Back to the filibustering: Key gave them a hand delivering a ministerial statement on the Fonterra issue complete with speaking rights for all other party leaders, bar Peter Dunne due to his status as party leader being in hiatus. Then the Speaker pitched in allowing an urgent debate Labour had applied for on the same issue. Finally, there was the coincidental delay in new Labour MP Meka Whaitiri's maiden speech. So they whiled away three hours between the usual end of question time and when the House rose for dinner. It wasn't until 7.30pm that MPs returned to debate the GCSB bill.
Then the battle of the scaremongers started. Labour accused National of scaremongering by saying New Zealand was a hotbed of al-Qaeda operatives, people smugglers and people building weapons of mass destruction in their garden sheds. National's Anne Tolley and Attorney-General Chris Finlayson said Labour was scaremongering by inflating the impression that all New Zealanders would find suspicious little devices hidden in their teapot spouts.
The real political advantage to National in securing the support of Dunne for the bill also became increasingly clear. He has previously revelled in his "power of one" status as the casting vote in Parliament, most notably when he used it to ensure a member's bill to Monday-ise Anzac Day and Waitangi Day passed.
He has now found the other side of that coin. For it is Dunne, rather than the National Party, who has become Public Enemy Number One for flipping his original stance to support the bill, in return for some changes. Much was made of Dunne's objections to the release of his own phone and email logs to the Henry inquiry into the leak of a GCSB report, with claims Dunne appeared to be happy for all New Zealanders other than himself to have their metadata trawled.
It's not a totally accurate argument, but when there is a climate of hysteria and paranoia to be whipped up, why not make the most of it? So Dunne was shouted down when he first stood to speak on the bill. Labour MP David Cunliffe was even accused of changing seats so he could heckle Dunne more effectively.

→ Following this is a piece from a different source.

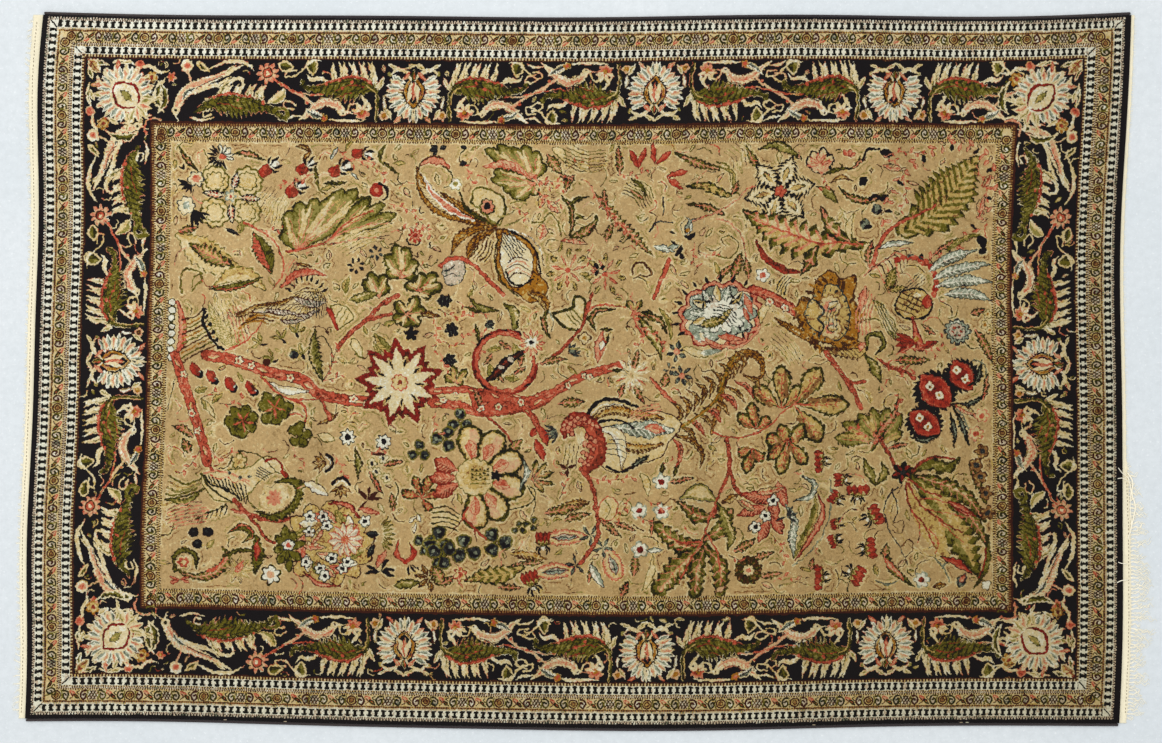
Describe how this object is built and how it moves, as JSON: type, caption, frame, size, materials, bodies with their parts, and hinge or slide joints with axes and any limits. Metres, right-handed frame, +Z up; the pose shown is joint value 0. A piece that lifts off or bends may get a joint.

It was left to Labour's Clayton Cosgrove to take the debate to a higher level. Cosgrove said he went to a Catholic school and he had a biblical quote for Finlayson. "As a dog returneth to his vomit, so a fool returneth to his folly." He had a further biblical reference for Dunne, of Judas' betrayal of Jesus. "The cock crowed thrice as Judas picked up his 30 pieces of silver." This only resulted in his being pulled up by the Speaker demanding he call his colleagues by their proper names. "I apologise to Judas," Cosgrove replied, before going on to amend it to "Peter Dunne picked up the 30 pieces of silver", although in this instance, Cosgrove could only assume the coins were the promised reward to move Dunne from the dogbox to an ambassadorial post in "Beirut or Somalia, or somewhere quiet".
Green MP Catherine Delahunty also had something to say, describing the Security Intelligence Service as "the Thomson and Thompson Tintin police" and saying she was spied on as a schoolgirl activist. She described her 15-year-old self as a "scary, terrifying, terrorist". It transpired Trevor Mallard had gone to school with her, and judged this assessment accurate: "You terrified me."
Mallard, meanwhile, was concerned with feeding Finlayson's "jurisprudential fetish". He had found an apparent impossibility in the bill - "a technicality on which he can get off". He pointed to a definition of "incidentally gathered intelligence", which was (a) intelligence obtained in the course of gathering intelligence on foreign organisations, but (b) not intelligence of the kind referred to in paragraph (a).
Mallard dispatched Finlayson to gnaw away on this, like a dog issued with a chewy treat, until MPs get the chance to return to bring yet more clarification to the same bill today.
As for the beautiful concord over Fonterra whey, it lasted a day. By question time yesterday, everything was again all the Government's fault, its sins ranging from penny pinching folding of the Food Safety Authority into the Ministry for Primary Industries to being responsible for factory inspectors not foreseeing Fonterra might not clean the guilty pipe.